How can a butterfly, weighing no more than a feather, fly into the wind and how can they control where they are going given their jerky, erratic flight paths?
First of all, no matter if it's a butterfly or a bird, if wind speed exceeds maximum flight speed, then it can't fly. Different species of butterflies fly at different speeds and the range is about 3 miles per hour to a lightning fast 23 miles per hour. Most small butterflies must therefore avoid high winds.
Butterflies have big wings and slow wing beats (about 10 per second) compared with about 200 in honey bees and, believe it or not, their wings are more than twice as effective as a bird’s.
Recent research indicates they control their jerky, erratic flight by keeping their body perpendicular to the ground and time that with a rotation of their body that is timed with each flap of their wings. A good example of what happens when a butterfly flaps it wings can be visualized by imagining running a spoon through coffee with creamer added. Swirls appear around a low pressure center. Their wings swirl the air above their wings making a low pressure vortex. Thus the vortex sucks the butterfly upward and allows the wings to snap back into position with less resistance. Once the upstroke has been completed, butterflies then preform a quick change of angle, just enough to add even more lift. It's this excessive lift combined with the angle of their body that causes the jerky motion associated with their fight.
They have huge wings for their bodies, wings that are way bigger than many other insects of the same weight and their wings are so massive they can fly even with half their wing cut off.

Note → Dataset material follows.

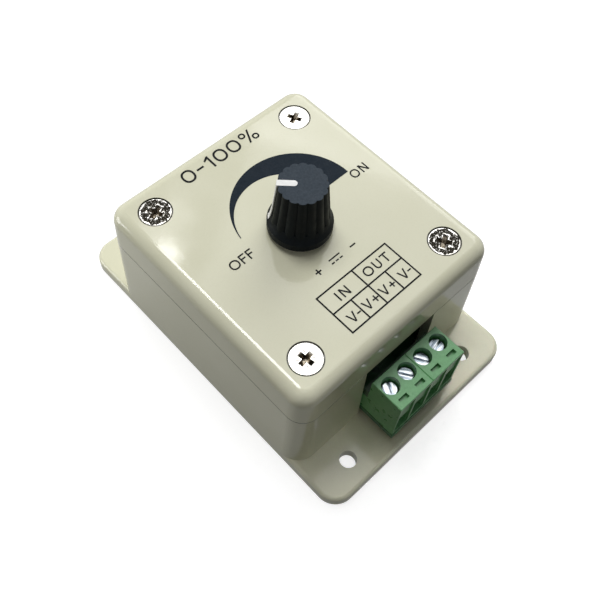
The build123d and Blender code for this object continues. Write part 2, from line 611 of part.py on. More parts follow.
def make_wiper():
    """The sprung contact under the rotor that runs on the track."""
    half = WIPER_WIDTH / 2
    strip = block(0, WIPER_REACH, -half, half, ROTOR_LOW_Z - WIPER_THICKNESS, ROTOR_LOW_Z)
    strip += block(WIPER_REACH - half, WIPER_REACH, -half, half, TRACK_TOP_Z, ROTOR_LOW_Z)
    return Rot(0, 0, KNOB_TURN) * strip


def make_washer():
    """The flat washer under the nut."""
    z1 = BOX_HEIGHT + WASHER_THICKNESS
    return disc(WASHER_RADIUS, BOX_HEIGHT, z1) - disc(BUSHING_RADIUS + FIXED_GAP, BOX_HEIGHT, z1)


def make_nut():
    """The hexagon nut on the bushing."""
    z0 = BOX_HEIGHT + WASHER_THICKNESS
    outline = Pos(0, 0, z0) * RegularPolygon(NUT_ACROSS_FLATS / 2, 6, major_radius=False)
    return extrude(outline, amount=NUT_HEIGHT) - disc(BUSHING_RADIUS + FIXED_GAP, z0, z0 + NUT_HEIGHT)


def polar(radius, degrees):
    """A point in plan at a radius and an angle."""
    return (radius * math.cos(math.radians(degrees)), radius * math.sin(math.radians(degrees)))


def fluted_outline(radius, z):
    """A ring of shallow lobes that meet in sharp valleys."""
    valley = radius - FLUTE_DEPTH
    step = 360 / FLUTE_COUNT
    edges = []
    for i in range(FLUTE_COUNT):
        middle = i * step
        start = polar(valley, middle - step / 2)
        end = polar(valley, middle + step / 2)
        edges.append(ThreePointArc(start, polar(radius, middle), end))
    return Pos(0, 0, z) * make_face(edges)


def knob_core(inset):
    """The turned shape of the knob, set in from the tips of its lobes by a depth."""
    low = KNOB_LOW_Z
    return revolved([
        (0, low),
        (SKIRT_RADIUS - inset, low),
        (SKIRT_RADIUS - inset, low + SKIRT_HEIGHT),
        (KNOB_LOW_RADIUS - inset, BODY_LOW_Z),
        (KNOB_WAIST_RADIUS - inset, WAIST_Z),
        (KNOB_TOP_RADIUS - inset, KNOB_TOP_Z - inset),
        (0, KNOB_TOP_Z - inset),
    ])


def pointer_groove():
    """The groove for the pointer along +X, open at the knob's side and top."""
    half = POINTER_WIDTH / 2
    start = POINTER_INNER_END + half
    low = BODY_LOW_Z + POINTER_LOW_END
    top = KNOB_TOP_Z + POINTER_DEPTH
    groove = block(start, SKIRT_RADIUS + 1, -half, half, low, top) + disc(half, low, top, start, 0)
    return groove - knob_core(POINTER_DEPTH)


def make_knob_pieces():
    """The knob body and its pointer, both turned to the rest position."""
    skirt_points = [
        (0, KNOB_LOW_Z),
        (SKIRT_RADIUS, KNOB_LOW_Z),
        (SKIRT_RADIUS, KNOB_LOW_Z + SKIRT_HEIGHT),
        (KNOB_LOW_RADIUS, BODY_LOW_Z),
        (KNOB_LOW_RADIUS - FLUTE_DEPTH, BODY_LOW_Z + SKIRT_SHOULDER),
        (0, BODY_LOW_Z + SKIRT_SHOULDER),
    ]
    outlines = [
        fluted_outline(LOBE_LOW_RADIUS, KNOB_LOW_Z + SKIRT_HEIGHT),
        fluted_outline(LOBE_LOW_RADIUS, BODY_LOW_Z),
        fluted_outline(KNOB_WAIST_RADIUS, WAIST_Z),
        fluted_outline(KNOB_TOP_RADIUS, KNOB_TOP_Z),
    ]
    knob = revolved(skirt_points) + loft(outlines, ruled=True)
    knob -= disc(KNOB_CAVITY_RADIUS, KNOB_LOW_Z, KNOB_LOW_Z + KNOB_CAVITY_HEIGHT)
    knob -= disc(KNOB_THROAT_RADIUS, KNOB_LOW_Z, BUSHING_TOP_Z + KNOB_THROAT_GAP)
    knob -= disc(SHAFT_RADIUS + FIXED_GAP, KNOB_LOW_Z, SHAFT_TOP_Z)
    groove = pointer_groove()
    turned = Rot(0, 0, KNOB_TURN)
    return turned * (knob - groove), turned * (groove & knob_core(-POINTER_PROUD))


def make_dial_arc():
    """The printed crescent between two circles, cut straight at both ends."""
    z1 = BOX_HEIGHT + INK_THICKNESS
    crescent = disc(ARC_OUTER_RADIUS, BOX_HEIGHT, z1, *ARC_OUTER_CENTRE)
    crescent -= disc(ARC_INNER_RADIUS, BOX_HEIGHT, z1, *ARC_INNER_CENTRE)
    reach = 2 * ARC_OUTER_RADIUS
    crescent -= block(-reach, 0, -reach, ARC_THIN_END_Y, BOX_HEIGHT, z1)
    return crescent - block(0, reach, -reach, ARC_THICK_END_Y, BOX_HEIGHT, z1)


def make_wiring_table():
    """The printed table of two cells over four, as one lattice of lines."""
    z1 = BOX_HEIGHT + INK_THICKNESS
    half = TABLE_LINE / 2
    column = (TABLE_RIGHT - TABLE_LEFT) / 4
    x0, x1 = TABLE_LEFT - half, TABLE_RIGHT + half
    lines = block(x0, x1, TABLE_BOTTOM - half, TABLE_TOP + half, BOX_HEIGHT, z1)
    for x0 in [TABLE_LEFT + i * column for i in range(4)]:
        x1 = x0 + column
        lines -= block(x0 + half, x1 - half, TABLE_BOTTOM + half, TABLE_MIDDLE - half, BOX_HEIGHT, z1)
    for x0 in [TABLE_LEFT, TABLE_LEFT + 2 * column]:
        x1 = x0 + 2 * column
        lines -= block(x0 + half, x1 - half, TABLE_MIDDLE + half, TABLE_TOP - half, BOX_HEIGHT, z1)
    return lines


def make_transistor():
    """An upright power transistor: moulded body, and the tab with three legs."""
    x, y = TRANSISTOR_AT
    half = TRANSISTOR_WIDTH / 2
    z0 = BOARD_TOP + TRANSISTOR_LIFT
    z1 = z0 + TRANSISTOR_HEIGHT
    body = block(x - half, x + half, y - TRANSISTOR_DEPTH, y, z0, z1)
    frame = block(x - half, x + half, y, y + TAB_DEPTH, z0, z0 + TAB_HEIGHT)
    hole = Pos(x, y + TAB_DEPTH / 2, (z1 + z0 + TAB_HEIGHT) / 2) * Rot(90, 0, 0)
    frame -= hole * Cylinder(TAB_HOLE_RADIUS, TAB_DEPTH)
    leg_half = COMPONENT_LEG_WIDTH / 2
    leg_top = BOARD_TOP + TRANSISTOR_LEG_HEIGHT
    for i in (-1, 0, 1):
        leg_x = x + i * LEG_PITCH
        frame += block(leg_x - leg_half, leg_x + leg_half, y, y + TRANSISTOR_LEG_DEPTH, BOARD_TOP, leg_top)
    return body, frame


def make_chip():
    """An eight-legged chip: moulded body, and its legs."""
    x, y = CHIP_AT
    half_x = CHIP_LENGTH / 2
    half_y = CHIP_WIDTH / 2
    z0 = BOARD_TOP + CHIP_LIFT
    body = block(x - half_x, x + half_x, y - half_y, y + half_y, z0, z0 + CHIP_HEIGHT)
    leg_half = COMPONENT_LEG_WIDTH / 2
    leg_top = z0 + CHIP_HEIGHT / 2
    legs = []
    for i in range(4):
        leg_x = x + (i - 1.5) * LEG_PITCH
        for side in (-1, 1):
            near = y + side * half_y
            far = near + side * CHIP_LEG_OUT
            y0, y1 = min(near, far), max(near, far)
            legs.append(block(leg_x - leg_half, leg_x + leg_half, y0, y1, BOARD_TOP, leg_top))
    return body, Compound(children=legs)


def make_capacitor():
    """An upright electrolytic capacitor with a crimped foot."""
    can = disc(CAPACITOR_RADIUS, BOARD_TOP, BOARD_TOP + CAPACITOR_HEIGHT)
    can = fillet(can.edges().filter_by(GeomType.CIRCLE), CAPACITOR_CRIMP)
    z0 = BOARD_TOP + CRIMP_LOW
    z1 = z0 + CRIMP_HEIGHT
    ring = disc(CAPACITOR_RADIUS, z0, z1) - disc(CAPACITOR_RADIUS - CAPACITOR_CRIMP, z0, z1)
    return Pos(*CAPACITOR_AT, 0) * (can - ring)


def axial_part(x, y, length, radius, wire_radius):
    """A small part lying on the board with its two wires bent down, along Y."""
    z = BOARD_TOP + radius
    lying = Pos(x, y, z) * Rot(90, 0, 0)
    body = lying * Cylinder(radius, length)
    wires = lying * Cylinder(wire_radius, AXIAL_SPAN)
    for side in (-1, 1):
        wires += disc(wire_radius, BOARD_TOP, z, x, y + side * (AXIAL_SPAN / 2 - wire_radius))
    return body + wires


def make_resistor(index):
    """One resistor of the row."""
    x, y = RESISTORS_AT
    return axial_part(x + index * RESISTOR_PITCH, y, RESISTOR_LENGTH, RESISTOR_RADIUS, RESISTOR_WIRE_RADIUS)


def make_disc_capacitor(index):
    """One ceramic disc of the row, upright across X on two wires."""
    x = DISCS_AT[0] + index * DISC_PITCH
    y = DISCS_AT[1]
    centre = Pos(x, y, BOARD_TOP + DISC_LIFT) * Rot(0, 90, 0)
    piece = fillet((centre * Cylinder(DISC_RADIUS, DISC_THICKNESS)).edges(), DISC_EDGE)
    for side in (-1, 1):
        wire_y = y + side * LEG_PITCH / 2
        piece += disc(RESISTOR_WIRE_RADIUS, BOARD_TOP, BOARD_TOP + DISC_LIFT, x, wire_y)
    return piece


def write(name, shape):
    export_step(shape, "parts/" + name + ".step")


def main():
    write("base_housing", make_base())
    write("cover_housing", make_cover())
    places = zip(corners(SCREW_X, SCREW_Y), CROSS_TURNS)
    write("cover_screws", Compound(children=[make_cover_screw(x, y, turn) for (x, y), turn in places]))
    write("circuit_board", make_board())
    places = corners(STANDOFF_X, STANDOFF_Y)
    write("board_screws", Compound(children=[make_board_screw(x, y) for x, y in places]))
    write("terminal_block_in", make_terminal_block(0))
    write("terminal_block_out", make_terminal_block(POLES_PER_BLOCK))
    write("current_bars", Compound(children=[make_current_bar(x) for x in POLE_XS]))
    for number, (x, turn) in enumerate(zip(POLE_XS, CLAMP_SLOT_TURNS), start=1):
        write(f"clamp_screw_{number}", make_clamp_screw(x, turn))
        write(f"wire_clamp_{number}", make_wire_clamp(x))
    write("pot_bushing", make_bushing())
    write("pot_can", make_can())
    write("pot_track", make_track())
    write("pot_lugs", Compound(children=[make_lug((i - 1) * LUG_SPACING) for i in range(3)]))
    write("pot_leads", Compound(children=[make_lead(i) for i in range(3)]))
    write("pot_shaft", make_shaft())
    write("pot_rotor", disc(ROTOR_RADIUS, ROTOR_LOW_Z, ROTOR_TOP_Z))
    write("pot_wiper", make_wiper())
    write("pot_washer", make_washer())
    write("pot_nut", make_nut())
    knob, pointer = make_knob_pieces()
    write("knob", knob)
    write("knob_pointer", pointer)
    write("dial_arc", make_dial_arc())
    write("wiring_table", make_wiring_table())
    body, frame = make_transistor()
    write("transistor_body", body)
    write("transistor_frame", frame)
    body, legs = make_chip()
    write("control_chip", body)
    write("chip_legs", legs)
    write("electrolytic_capacitor", make_capacitor())
    write("diode", axial_part(*DIODE_AT, DIODE_LENGTH, DIODE_RADIUS, DIODE_WIRE_RADIUS))
    write("resistors", Compound(children=[make_resistor(i) for i in range(3)]))
    write("disc_capacitors", Compound(children=[make_disc_capacitor(i) for i in range(2)]))


main()
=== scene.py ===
import math
import bpy
from mathutils import Matrix, Vector


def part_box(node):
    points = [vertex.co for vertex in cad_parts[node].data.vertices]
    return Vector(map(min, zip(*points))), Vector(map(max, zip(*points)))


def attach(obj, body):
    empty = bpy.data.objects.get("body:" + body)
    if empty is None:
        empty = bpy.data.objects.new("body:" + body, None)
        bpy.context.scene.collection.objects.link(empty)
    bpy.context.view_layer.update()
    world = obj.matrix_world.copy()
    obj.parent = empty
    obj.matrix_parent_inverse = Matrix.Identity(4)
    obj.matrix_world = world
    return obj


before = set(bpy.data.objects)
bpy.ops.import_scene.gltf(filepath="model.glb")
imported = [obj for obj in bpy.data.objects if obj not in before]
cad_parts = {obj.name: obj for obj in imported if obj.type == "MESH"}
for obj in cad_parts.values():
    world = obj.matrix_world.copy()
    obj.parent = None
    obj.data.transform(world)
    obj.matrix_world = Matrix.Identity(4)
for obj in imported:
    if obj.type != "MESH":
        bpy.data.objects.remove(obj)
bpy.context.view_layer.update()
MM = 0.001

# Places and sizes of the CAD pieces that the materials follow
COVER_BOTTOM, COVER_TOP = (corner.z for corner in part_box("cover_housing"))
KNOB_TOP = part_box("knob")[1].z
SCREW_RADIUS = 3.5 * MM
SCREWS_LOW, SCREWS_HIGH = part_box("cover_screws")
SCREW_X = (SCREWS_HIGH.x - SCREWS_LOW.x) / 2 - SCREW_RADIUS
SCREW_Y = (SCREWS_HIGH.y - SCREWS_LOW.y) / 2 - SCREW_RADIUS
CROSS_SPAN = 3.6 * MM
CROSS_WIDTH = 1.15 * MM
# Where the painted shade on top of the terminals' ledge begins: behind the blocks' back and above
# this height
LEDGE_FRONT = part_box("terminal_block_in")[1].y - 1.6 * MM
LEDGE_SHADE_FROM = 13.5 * MM

# Turns of the marks round the cross recesses, and of the slots of terminals 1 to 4, in degrees
CLEAN_TURN = 14
STAINED_TURN = 27
SLOT_TURNS = (61, -56, -61, 10)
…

Because the wings are so big, it is easy for them to maneuver. Their wings are similar to a ship's rudder; the bigger a ship's rudder, the faster it can turn.
Butterflies use their wings to make those erratic fluttering pattern which is unique to butterflies. These erratic movements have a purpose; it makes their movements hard for predators to predict.
Monarch butterflies can navigate their way for a distance of some 3000 miles each fall from Canada to Mexico and back in the spring. How do they do it?
Birds are known for their long-range migration but not insects, Also, a bird's migration route is a round-trip which they may make many times in their lifetime, but for the Monarch, it is a trip they make only once.
A team of scientists at the University of Massachusetts Medical School explored their brains and eye tissues and discovered that it is the ultraviolet band of light that is crucial to their orientation and gived them their sense of direction. The input from UV light detection in the eye and a biological clock in their brain guides them to their destination at the appointed time.